**** Data segment

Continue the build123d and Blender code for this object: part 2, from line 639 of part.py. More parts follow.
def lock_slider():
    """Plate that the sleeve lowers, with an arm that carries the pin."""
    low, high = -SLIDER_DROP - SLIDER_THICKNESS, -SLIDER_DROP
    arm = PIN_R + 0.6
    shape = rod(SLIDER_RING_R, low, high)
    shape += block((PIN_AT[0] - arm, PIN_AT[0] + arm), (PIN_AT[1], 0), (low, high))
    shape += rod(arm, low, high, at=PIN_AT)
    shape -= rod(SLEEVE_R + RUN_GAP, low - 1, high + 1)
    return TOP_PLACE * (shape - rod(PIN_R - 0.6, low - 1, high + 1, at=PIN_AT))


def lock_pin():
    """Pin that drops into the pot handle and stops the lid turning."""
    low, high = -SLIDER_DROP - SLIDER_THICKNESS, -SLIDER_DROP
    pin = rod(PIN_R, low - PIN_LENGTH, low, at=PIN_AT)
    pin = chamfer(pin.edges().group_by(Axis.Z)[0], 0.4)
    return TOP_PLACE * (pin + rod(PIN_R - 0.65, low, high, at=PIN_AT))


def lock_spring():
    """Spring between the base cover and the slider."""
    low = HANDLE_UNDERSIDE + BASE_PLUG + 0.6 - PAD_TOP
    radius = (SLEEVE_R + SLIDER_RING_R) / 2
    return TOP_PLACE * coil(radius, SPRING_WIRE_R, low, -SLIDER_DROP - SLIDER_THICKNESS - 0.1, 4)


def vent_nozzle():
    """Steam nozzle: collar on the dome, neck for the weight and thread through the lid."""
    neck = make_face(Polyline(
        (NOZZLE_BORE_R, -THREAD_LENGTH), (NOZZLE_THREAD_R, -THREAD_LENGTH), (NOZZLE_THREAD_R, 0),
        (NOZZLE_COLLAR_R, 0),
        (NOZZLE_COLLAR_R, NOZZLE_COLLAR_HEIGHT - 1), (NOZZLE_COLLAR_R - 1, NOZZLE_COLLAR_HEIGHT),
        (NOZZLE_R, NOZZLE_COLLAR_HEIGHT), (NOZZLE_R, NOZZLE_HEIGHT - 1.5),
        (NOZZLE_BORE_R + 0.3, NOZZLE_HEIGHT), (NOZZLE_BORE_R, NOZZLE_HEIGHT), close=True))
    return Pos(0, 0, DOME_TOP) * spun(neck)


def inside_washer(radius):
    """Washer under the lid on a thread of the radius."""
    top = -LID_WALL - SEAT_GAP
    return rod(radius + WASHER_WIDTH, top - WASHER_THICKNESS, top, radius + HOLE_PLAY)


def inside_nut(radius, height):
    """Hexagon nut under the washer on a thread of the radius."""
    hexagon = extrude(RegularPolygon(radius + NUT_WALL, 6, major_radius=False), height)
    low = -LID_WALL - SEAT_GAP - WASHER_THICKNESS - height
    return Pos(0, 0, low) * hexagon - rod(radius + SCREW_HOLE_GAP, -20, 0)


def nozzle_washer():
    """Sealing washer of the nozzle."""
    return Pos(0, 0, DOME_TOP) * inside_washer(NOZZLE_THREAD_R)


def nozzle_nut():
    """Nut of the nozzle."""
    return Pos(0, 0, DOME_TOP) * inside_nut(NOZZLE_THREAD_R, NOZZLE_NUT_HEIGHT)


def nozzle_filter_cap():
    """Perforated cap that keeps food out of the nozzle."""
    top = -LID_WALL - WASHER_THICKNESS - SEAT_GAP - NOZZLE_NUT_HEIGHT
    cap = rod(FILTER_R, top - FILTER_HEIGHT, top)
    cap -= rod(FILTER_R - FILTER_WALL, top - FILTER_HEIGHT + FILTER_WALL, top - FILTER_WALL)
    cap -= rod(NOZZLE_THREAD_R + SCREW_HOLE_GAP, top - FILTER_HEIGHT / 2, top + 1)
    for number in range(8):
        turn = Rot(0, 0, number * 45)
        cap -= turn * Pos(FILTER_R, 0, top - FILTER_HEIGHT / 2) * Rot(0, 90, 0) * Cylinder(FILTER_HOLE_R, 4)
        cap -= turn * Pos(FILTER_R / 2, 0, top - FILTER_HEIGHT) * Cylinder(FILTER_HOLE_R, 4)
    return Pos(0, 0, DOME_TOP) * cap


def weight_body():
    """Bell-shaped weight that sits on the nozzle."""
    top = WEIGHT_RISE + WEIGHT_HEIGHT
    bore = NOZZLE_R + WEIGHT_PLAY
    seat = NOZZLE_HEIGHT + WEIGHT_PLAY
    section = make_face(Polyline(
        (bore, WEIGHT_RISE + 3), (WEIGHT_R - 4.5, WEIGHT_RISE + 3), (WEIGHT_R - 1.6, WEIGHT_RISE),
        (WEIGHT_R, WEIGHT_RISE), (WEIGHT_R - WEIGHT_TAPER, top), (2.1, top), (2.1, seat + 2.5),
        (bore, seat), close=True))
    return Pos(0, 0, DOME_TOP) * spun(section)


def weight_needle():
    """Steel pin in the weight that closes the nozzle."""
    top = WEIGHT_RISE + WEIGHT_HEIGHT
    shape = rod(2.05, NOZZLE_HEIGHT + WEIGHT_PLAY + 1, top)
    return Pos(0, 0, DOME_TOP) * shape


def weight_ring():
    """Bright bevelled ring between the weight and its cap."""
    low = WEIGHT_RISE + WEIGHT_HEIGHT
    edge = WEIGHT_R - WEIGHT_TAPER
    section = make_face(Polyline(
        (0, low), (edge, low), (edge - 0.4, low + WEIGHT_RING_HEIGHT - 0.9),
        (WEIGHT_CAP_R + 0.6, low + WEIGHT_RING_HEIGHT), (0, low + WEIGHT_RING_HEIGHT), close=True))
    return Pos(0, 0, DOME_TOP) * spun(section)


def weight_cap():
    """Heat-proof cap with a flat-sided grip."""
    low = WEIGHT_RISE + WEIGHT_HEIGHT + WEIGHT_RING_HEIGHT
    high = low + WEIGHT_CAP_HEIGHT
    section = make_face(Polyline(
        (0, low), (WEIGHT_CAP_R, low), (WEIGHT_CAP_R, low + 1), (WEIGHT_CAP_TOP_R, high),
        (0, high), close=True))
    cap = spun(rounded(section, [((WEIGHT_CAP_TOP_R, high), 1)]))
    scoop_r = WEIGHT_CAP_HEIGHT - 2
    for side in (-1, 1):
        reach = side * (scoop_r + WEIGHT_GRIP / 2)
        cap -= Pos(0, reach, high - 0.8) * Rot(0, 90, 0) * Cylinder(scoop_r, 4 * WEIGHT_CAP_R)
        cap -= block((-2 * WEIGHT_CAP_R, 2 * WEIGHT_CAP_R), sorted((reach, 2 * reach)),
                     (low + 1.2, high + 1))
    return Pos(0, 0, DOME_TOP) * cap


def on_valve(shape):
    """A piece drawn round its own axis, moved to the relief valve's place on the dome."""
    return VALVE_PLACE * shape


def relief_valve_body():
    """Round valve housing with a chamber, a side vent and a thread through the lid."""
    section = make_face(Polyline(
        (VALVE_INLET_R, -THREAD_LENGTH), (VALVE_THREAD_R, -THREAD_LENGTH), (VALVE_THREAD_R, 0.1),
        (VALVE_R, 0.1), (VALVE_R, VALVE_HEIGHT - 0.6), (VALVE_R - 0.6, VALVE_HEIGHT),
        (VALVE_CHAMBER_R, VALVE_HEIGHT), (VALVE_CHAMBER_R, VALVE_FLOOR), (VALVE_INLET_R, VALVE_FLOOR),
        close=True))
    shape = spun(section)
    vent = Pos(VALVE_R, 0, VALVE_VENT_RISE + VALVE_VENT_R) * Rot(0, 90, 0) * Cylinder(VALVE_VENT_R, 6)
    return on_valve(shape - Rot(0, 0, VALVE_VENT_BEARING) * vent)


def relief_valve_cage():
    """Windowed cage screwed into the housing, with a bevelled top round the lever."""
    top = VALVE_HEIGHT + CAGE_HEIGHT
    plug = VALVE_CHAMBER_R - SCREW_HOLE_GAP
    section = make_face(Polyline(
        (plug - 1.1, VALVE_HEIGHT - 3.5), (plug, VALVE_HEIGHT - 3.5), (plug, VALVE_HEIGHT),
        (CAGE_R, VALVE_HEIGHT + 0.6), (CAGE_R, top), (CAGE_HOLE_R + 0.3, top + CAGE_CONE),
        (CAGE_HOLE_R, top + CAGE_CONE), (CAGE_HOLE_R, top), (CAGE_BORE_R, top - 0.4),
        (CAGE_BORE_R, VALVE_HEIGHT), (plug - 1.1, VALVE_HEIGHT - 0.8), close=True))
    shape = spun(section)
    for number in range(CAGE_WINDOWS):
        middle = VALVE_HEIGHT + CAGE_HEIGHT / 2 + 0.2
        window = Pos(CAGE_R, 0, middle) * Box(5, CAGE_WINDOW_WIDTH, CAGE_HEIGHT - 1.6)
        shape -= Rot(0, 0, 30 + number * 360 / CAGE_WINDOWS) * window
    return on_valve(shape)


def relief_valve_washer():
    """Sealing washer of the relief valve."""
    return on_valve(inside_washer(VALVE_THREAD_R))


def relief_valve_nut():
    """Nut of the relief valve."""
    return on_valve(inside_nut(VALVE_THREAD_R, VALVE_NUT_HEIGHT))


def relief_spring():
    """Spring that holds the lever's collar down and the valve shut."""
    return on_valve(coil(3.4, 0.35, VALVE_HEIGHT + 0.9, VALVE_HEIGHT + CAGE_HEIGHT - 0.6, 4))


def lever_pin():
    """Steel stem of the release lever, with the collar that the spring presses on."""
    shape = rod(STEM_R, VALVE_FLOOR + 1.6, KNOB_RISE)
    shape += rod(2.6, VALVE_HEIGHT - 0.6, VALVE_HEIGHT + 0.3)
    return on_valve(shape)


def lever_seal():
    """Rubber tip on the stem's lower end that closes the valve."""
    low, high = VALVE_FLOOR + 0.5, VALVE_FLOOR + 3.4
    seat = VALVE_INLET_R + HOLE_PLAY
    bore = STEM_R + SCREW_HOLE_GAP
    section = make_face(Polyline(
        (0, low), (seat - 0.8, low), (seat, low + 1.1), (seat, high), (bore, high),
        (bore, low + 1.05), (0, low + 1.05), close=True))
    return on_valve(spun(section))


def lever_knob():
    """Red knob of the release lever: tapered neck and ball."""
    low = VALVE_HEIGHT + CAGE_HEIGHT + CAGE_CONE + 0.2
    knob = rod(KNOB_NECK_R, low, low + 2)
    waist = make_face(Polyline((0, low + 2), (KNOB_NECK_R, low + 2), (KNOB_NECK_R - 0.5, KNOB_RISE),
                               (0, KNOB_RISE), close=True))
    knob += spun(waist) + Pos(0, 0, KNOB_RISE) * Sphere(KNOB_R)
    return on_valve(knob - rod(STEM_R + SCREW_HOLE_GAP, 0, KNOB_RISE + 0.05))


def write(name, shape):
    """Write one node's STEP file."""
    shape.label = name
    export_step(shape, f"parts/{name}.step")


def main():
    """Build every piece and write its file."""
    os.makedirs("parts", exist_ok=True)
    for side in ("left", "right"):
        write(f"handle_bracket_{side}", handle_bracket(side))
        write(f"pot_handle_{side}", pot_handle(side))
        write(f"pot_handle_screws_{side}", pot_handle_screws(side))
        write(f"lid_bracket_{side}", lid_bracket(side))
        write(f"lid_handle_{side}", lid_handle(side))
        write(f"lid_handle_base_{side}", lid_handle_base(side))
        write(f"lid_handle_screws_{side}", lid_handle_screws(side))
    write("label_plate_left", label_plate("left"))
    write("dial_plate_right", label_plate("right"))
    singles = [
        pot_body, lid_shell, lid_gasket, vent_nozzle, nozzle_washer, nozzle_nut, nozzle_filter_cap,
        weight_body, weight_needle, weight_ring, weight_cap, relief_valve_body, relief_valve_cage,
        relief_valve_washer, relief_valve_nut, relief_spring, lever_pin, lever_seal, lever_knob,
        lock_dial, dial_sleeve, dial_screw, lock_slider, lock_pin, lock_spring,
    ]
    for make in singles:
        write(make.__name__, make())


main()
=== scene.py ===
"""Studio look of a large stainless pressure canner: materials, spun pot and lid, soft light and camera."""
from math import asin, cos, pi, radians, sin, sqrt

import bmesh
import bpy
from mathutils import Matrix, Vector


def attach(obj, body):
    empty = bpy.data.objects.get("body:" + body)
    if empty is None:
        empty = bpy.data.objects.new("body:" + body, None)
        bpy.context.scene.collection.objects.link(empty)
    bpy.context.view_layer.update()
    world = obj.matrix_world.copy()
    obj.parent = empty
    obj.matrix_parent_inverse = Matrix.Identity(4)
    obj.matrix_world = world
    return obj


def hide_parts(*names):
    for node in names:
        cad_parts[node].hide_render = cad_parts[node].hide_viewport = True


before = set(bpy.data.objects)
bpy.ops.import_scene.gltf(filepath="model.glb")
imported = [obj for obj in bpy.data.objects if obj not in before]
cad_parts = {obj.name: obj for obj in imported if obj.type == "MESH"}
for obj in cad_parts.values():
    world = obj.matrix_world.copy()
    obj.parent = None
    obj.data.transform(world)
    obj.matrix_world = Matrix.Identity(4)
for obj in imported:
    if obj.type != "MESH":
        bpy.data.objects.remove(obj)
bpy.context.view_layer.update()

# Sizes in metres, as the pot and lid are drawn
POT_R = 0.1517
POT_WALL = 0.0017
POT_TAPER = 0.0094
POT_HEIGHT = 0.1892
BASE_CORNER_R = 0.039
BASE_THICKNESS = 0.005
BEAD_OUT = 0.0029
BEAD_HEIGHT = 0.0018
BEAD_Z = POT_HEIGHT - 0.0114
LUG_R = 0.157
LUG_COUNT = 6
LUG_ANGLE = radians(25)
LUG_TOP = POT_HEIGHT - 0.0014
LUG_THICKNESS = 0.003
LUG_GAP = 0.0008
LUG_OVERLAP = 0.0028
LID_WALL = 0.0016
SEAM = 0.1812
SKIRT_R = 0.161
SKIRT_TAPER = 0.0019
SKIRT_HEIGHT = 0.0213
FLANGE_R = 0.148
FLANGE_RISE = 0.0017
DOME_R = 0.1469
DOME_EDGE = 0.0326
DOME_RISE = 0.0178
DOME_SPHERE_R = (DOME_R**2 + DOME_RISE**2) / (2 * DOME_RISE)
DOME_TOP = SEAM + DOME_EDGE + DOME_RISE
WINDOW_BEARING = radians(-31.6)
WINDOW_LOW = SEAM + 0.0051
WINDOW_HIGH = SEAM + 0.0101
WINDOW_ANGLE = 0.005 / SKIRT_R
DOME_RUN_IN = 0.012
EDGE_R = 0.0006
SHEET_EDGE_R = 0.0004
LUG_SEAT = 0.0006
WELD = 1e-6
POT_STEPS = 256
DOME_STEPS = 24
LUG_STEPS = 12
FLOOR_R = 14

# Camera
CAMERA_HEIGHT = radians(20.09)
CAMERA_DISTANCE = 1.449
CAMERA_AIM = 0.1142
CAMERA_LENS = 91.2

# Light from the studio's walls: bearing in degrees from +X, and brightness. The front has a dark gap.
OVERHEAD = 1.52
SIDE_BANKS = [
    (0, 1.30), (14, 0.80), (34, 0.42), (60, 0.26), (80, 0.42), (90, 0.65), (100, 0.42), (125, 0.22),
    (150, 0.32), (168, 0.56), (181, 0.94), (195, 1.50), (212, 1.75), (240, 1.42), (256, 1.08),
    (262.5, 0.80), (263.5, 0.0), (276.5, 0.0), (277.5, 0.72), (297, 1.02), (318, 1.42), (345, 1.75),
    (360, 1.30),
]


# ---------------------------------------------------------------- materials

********

• [What you need to do] Copy out precisely the lines from the line with "in imported if" to the line with "CAMERA_LENS = 91.2" in the material above, including those two lines and omitting all the rest.

• [Full response]
cad_parts = {obj.name: obj for obj in imported if obj.type == "MESH"}
for obj in cad_parts.values():
    world = obj.matrix_world.copy()
    obj.parent = None
    obj.data.transform(world)
    obj.matrix_world = Matrix.Identity(4)
for obj in imported:
    if obj.type != "MESH":
        bpy.data.objects.remove(obj)
bpy.context.view_layer.update()

# Sizes in metres, as the pot and lid are drawn
POT_R = 0.1517
POT_WALL = 0.0017
POT_TAPER = 0.0094
POT_HEIGHT = 0.1892
BASE_CORNER_R = 0.039
BASE_THICKNESS = 0.005
BEAD_OUT = 0.0029
BEAD_HEIGHT = 0.0018
BEAD_Z = POT_HEIGHT - 0.0114
LUG_R = 0.157
LUG_COUNT = 6
LUG_ANGLE = radians(25)
LUG_TOP = POT_HEIGHT - 0.0014
LUG_THICKNESS = 0.003
LUG_GAP = 0.0008
LUG_OVERLAP = 0.0028
LID_WALL = 0.0016
SEAM = 0.1812
SKIRT_R = 0.161
SKIRT_TAPER = 0.0019
SKIRT_HEIGHT = 0.0213
FLANGE_R = 0.148
FLANGE_RISE = 0.0017
DOME_R = 0.1469
DOME_EDGE = 0.0326
DOME_RISE = 0.0178
DOME_SPHERE_R = (DOME_R**2 + DOME_RISE**2) / (2 * DOME_RISE)
DOME_TOP = SEAM + DOME_EDGE + DOME_RISE
WINDOW_BEARING = radians(-31.6)
WINDOW_LOW = SEAM + 0.0051
WINDOW_HIGH = SEAM + 0.0101
WINDOW_ANGLE = 0.005 / SKIRT_R
DOME_RUN_IN = 0.012
EDGE_R = 0.0006
SHEET_EDGE_R = 0.0004
LUG_SEAT = 0.0006
WELD = 1e-6
POT_STEPS = 256
DOME_STEPS = 24
LUG_STEPS = 12
FLOOR_R = 14

# Camera
CAMERA_HEIGHT = radians(20.09)
CAMERA_DISTANCE = 1.449
CAMERA_AIM = 0.1142
CAMERA_LENS = 91.2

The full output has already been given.